Depuis plus de 13 ans, un couple de Maison-Alfort se bat pour devenir parents légaux de leurs jumelles nées en Californie d'une mère porteuse américaine en 2005. L'autre famille résidant en Midi-Pyrénées tente d'obtenir la filiation pour leur fille née en 2001 d'une mère porteuse dans le Minnesota. Dans les deux cas, les embryons avaient été conçus avec des spermatozoïdes du mari et les ovocytes d'une donneuse. Bien que leur filiation ait été reconnue par les tribunaux américains, les trois enfants restent citoyens des Etats-Unis au regard de la justice française.

"Nos filles ne seront plus les fantômes de la République"

"L'épée de Damoclès que nous avions au-dessus de la tête vient de tomber ", s'est réjoui jeudi Dominique Mennesson, père des jumelles nées d'une GPA. "Pour nous, cela change tout ", renchérit Sylvie Mennesson. "Pendant près de 14 ans c'est comme si l'Etat français n'avait cessé de me dire que je n'étais pas la mère de mes filles ", a-t-elle ajouté. "Nos filles ne seront plus les fantômes de la République ", se félicite-t-elle précisant que "cela a été difficile à vivre pour elles ".

"Dès demain je pense aller voir mon tribunal d'instance qui depuis un an et demi me trouve des excuses" - Dominique Mennesson, père de jumelles nées par GPA et président de l'association Clara, avec Raphëlle Duchemin

"Cette décision fera évidemment jurisprudence en France et ailleurs. Le droit français ne peut en aucun cas rester en l'état puisque la jurisprudence de la Cour de Cassation vient d'être battue en brèche ", ajoute leur avocat Patrice Spinosi.

5.000 euros par enfant au titre du dommage moral

La Cour a estimé que le refus des autorités françaises ne les avait pas empêché de mener une vie familiale "dans des conditions globalement comparables " à celles d'autres familles en France. Mais selon les magistrats européens, les enfants des deux couples se trouvaient "dans une situation d'incertitude juridique ".

La Cour européenne accorde à chaque enfant 5.000 euros au titre du dommage moral.
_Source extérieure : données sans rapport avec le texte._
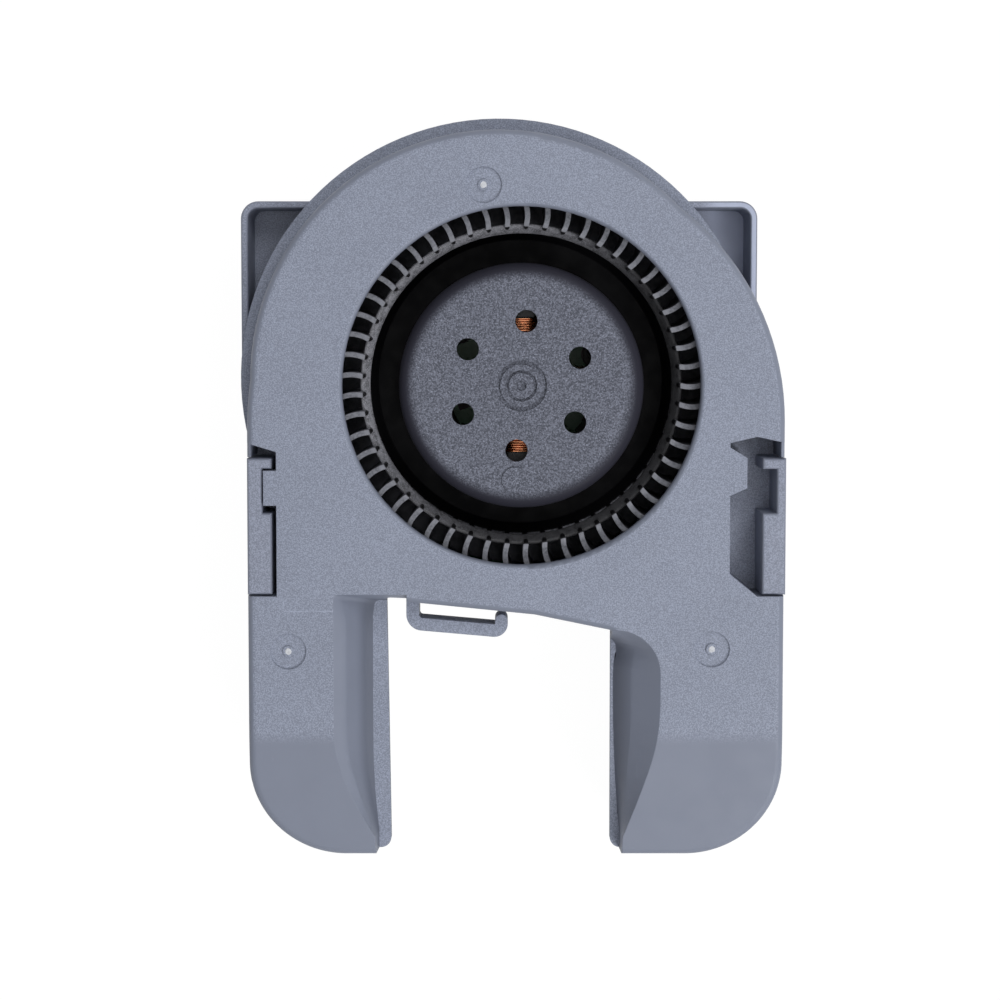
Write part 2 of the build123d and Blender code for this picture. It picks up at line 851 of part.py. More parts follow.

L'arrêt est susceptible d'appel. La ministre de la Justice, Christiane Taubira, l'avait toutefois devancée en janvier dernier en diffusant une circulaire invitant les juridictions à "faire droit" aux demandes de certificats de nationalité pour les enfants nés à l'étranger de Français dans le cadre de la GPA. Jeudi, la ministre a réagi en indiquant que la France ne reviendra pas sur l'interdiction de la GPA mais sera "attentive " à la situation des enfants nés à l'étranger de mère-porteuse.

La secrétaire d'Etat à la Famille, Laurence Rossignol, a elle "pris acte " de la décision de la CEDH, mais a promis de "tenir " sur le principe "fort " de non-commercialisation du corps humain. Elle a demandé du temps pour trouver une solution : "Quand une décision tombe le matin à 11H00 on n'est pas sommés de répondre techniquement dans les deux heures qui suivent, pour le moment il faut réfléchir.